PROBLEM DETAILS:
Quote verbatim every line from the line containing "const outline = new THREE.Path();" to the line containing "obj.matrix_world = world", inclusive of both, and no other line.

DATA BLOCK:
——
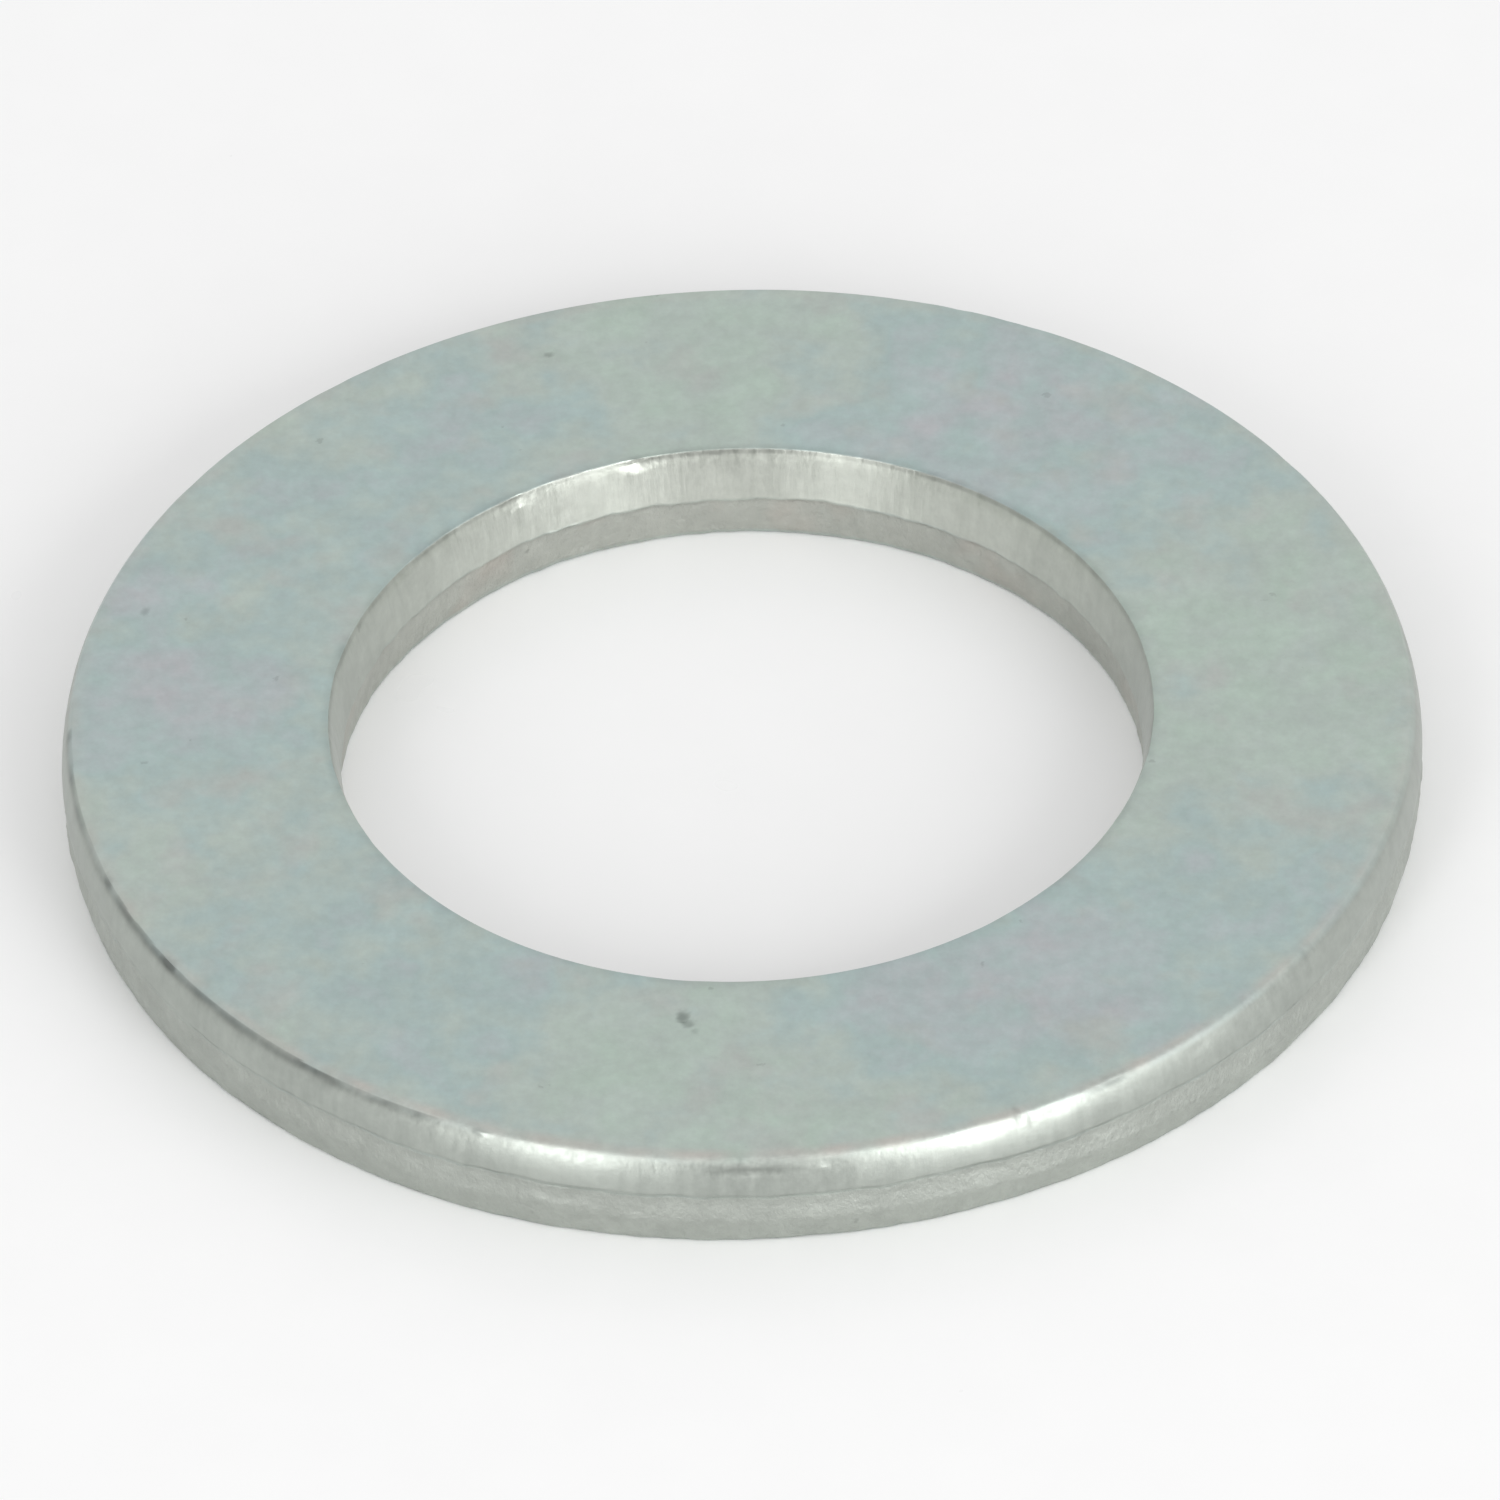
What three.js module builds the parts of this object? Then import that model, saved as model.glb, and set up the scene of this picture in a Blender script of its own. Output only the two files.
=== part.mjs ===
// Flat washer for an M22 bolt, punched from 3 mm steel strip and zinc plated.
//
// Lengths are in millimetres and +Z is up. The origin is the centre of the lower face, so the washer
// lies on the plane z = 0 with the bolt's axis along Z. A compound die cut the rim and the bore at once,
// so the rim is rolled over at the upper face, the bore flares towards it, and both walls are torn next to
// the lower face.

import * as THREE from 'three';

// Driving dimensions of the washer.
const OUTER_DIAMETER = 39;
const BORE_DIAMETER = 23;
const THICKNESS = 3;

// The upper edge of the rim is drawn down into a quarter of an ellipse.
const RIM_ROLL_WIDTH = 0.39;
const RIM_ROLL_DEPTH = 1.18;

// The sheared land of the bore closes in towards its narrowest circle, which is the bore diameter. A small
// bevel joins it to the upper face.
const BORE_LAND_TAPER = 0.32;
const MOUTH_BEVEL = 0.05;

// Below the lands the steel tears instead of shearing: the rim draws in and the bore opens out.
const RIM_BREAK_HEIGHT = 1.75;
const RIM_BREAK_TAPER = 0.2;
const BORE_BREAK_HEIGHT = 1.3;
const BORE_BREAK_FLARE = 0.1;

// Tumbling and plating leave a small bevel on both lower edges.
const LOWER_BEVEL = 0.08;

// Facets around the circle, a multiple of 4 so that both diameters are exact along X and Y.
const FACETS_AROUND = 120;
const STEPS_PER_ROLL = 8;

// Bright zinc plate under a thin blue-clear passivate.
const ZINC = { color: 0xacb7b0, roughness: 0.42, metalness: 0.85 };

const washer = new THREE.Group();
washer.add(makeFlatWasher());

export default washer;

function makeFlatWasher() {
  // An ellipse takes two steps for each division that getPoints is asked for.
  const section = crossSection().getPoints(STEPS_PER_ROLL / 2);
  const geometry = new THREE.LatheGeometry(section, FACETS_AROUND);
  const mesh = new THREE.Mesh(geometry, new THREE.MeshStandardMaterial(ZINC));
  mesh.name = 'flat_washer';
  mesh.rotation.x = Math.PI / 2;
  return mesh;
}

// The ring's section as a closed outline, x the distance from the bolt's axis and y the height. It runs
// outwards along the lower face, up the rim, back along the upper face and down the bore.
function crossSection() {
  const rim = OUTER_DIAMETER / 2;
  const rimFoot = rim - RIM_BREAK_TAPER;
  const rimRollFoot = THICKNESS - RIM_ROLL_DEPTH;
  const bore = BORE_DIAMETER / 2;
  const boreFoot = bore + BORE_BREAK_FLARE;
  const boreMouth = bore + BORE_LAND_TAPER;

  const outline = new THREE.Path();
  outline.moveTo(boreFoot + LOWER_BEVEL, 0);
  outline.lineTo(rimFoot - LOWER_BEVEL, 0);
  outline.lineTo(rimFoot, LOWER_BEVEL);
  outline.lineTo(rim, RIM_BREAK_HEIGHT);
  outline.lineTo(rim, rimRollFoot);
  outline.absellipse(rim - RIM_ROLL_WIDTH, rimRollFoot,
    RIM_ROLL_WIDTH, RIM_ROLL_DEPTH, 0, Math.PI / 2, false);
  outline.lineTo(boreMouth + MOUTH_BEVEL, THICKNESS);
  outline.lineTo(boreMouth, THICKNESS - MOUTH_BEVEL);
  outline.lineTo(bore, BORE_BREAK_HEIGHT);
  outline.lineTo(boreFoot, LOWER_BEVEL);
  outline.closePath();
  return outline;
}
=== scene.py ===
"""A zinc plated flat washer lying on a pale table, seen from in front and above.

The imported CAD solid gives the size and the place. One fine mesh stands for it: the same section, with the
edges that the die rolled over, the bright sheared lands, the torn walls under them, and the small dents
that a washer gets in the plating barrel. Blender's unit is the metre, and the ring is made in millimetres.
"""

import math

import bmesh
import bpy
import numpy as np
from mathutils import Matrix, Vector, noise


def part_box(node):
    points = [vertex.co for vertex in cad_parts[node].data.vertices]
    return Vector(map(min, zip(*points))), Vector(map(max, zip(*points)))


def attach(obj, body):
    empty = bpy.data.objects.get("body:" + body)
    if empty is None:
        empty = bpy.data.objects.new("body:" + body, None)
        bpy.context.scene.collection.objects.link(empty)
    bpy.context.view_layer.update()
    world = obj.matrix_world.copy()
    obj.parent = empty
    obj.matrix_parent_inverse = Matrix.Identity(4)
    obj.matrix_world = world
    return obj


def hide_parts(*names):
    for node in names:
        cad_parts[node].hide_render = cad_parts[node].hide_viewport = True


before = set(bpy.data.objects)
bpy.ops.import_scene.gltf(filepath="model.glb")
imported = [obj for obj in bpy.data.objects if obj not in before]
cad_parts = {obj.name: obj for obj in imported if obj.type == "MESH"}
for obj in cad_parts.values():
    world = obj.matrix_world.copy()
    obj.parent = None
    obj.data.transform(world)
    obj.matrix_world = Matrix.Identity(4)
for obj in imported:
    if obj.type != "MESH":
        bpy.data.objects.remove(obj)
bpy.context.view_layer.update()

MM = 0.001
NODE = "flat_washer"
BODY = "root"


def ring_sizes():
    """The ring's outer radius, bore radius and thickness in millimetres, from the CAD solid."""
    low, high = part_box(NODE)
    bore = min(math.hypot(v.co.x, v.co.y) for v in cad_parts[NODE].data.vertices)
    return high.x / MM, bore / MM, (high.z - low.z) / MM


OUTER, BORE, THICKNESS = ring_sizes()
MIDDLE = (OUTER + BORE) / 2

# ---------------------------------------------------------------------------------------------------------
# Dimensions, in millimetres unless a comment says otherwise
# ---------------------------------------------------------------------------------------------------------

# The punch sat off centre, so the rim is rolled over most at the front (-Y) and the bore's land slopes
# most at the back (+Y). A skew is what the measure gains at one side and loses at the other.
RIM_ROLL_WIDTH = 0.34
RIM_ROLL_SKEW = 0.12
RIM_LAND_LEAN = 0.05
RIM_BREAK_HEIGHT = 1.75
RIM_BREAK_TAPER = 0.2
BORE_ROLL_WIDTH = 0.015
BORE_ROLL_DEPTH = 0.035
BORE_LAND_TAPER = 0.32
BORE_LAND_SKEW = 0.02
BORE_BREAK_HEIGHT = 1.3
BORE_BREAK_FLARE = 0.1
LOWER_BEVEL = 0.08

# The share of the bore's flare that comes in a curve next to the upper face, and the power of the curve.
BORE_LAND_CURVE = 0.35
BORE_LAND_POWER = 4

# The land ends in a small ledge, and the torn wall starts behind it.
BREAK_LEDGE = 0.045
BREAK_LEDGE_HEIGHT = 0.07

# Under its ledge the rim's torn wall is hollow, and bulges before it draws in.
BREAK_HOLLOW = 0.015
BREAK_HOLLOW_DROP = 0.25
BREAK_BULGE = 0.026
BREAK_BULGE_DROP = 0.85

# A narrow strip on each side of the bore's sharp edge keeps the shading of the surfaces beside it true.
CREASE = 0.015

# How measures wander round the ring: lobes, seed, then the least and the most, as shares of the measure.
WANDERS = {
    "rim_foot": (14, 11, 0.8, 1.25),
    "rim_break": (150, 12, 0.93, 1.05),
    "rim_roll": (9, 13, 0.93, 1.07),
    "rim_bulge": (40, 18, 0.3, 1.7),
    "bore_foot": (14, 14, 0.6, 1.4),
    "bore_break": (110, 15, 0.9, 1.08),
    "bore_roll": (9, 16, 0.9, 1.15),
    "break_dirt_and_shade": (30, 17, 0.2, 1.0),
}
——
REPLY TO THE TASK:
  const outline = new THREE.Path();
  outline.moveTo(boreFoot + LOWER_BEVEL, 0);
  outline.lineTo(rimFoot - LOWER_BEVEL, 0);
  outline.lineTo(rimFoot, LOWER_BEVEL);
  outline.lineTo(rim, RIM_BREAK_HEIGHT);
  outline.lineTo(rim, rimRollFoot);
  outline.absellipse(rim - RIM_ROLL_WIDTH, rimRollFoot,
    RIM_ROLL_WIDTH, RIM_ROLL_DEPTH, 0, Math.PI / 2, false);
  outline.lineTo(boreMouth + MOUTH_BEVEL, THICKNESS);
  outline.lineTo(boreMouth, THICKNESS - MOUTH_BEVEL);
  outline.lineTo(bore, BORE_BREAK_HEIGHT);
  outline.lineTo(boreFoot, LOWER_BEVEL);
  outline.closePath();
  return outline;
}
=== scene.py ===
"""A zinc plated flat washer lying on a pale table, seen from in front and above.

The imported CAD solid gives the size and the place. One fine mesh stands for it: the same section, with the
edges that the die rolled over, the bright sheared lands, the torn walls under them, and the small dents
that a washer gets in the plating barrel. Blender's unit is the metre, and the ring is made in millimetres.
"""

import math

import bmesh
import bpy
import numpy as np
from mathutils import Matrix, Vector, noise


def part_box(node):
    points = [vertex.co for vertex in cad_parts[node].data.vertices]
    return Vector(map(min, zip(*points))), Vector(map(max, zip(*points)))


def attach(obj, body):
    empty = bpy.data.objects.get("body:" + body)
    if empty is None:
        empty = bpy.data.objects.new("body:" + body, None)
        bpy.context.scene.collection.objects.link(empty)
    bpy.context.view_layer.update()
    world = obj.matrix_world.copy()
    obj.parent = empty
    obj.matrix_parent_inverse = Matrix.Identity(4)
    obj.matrix_world = world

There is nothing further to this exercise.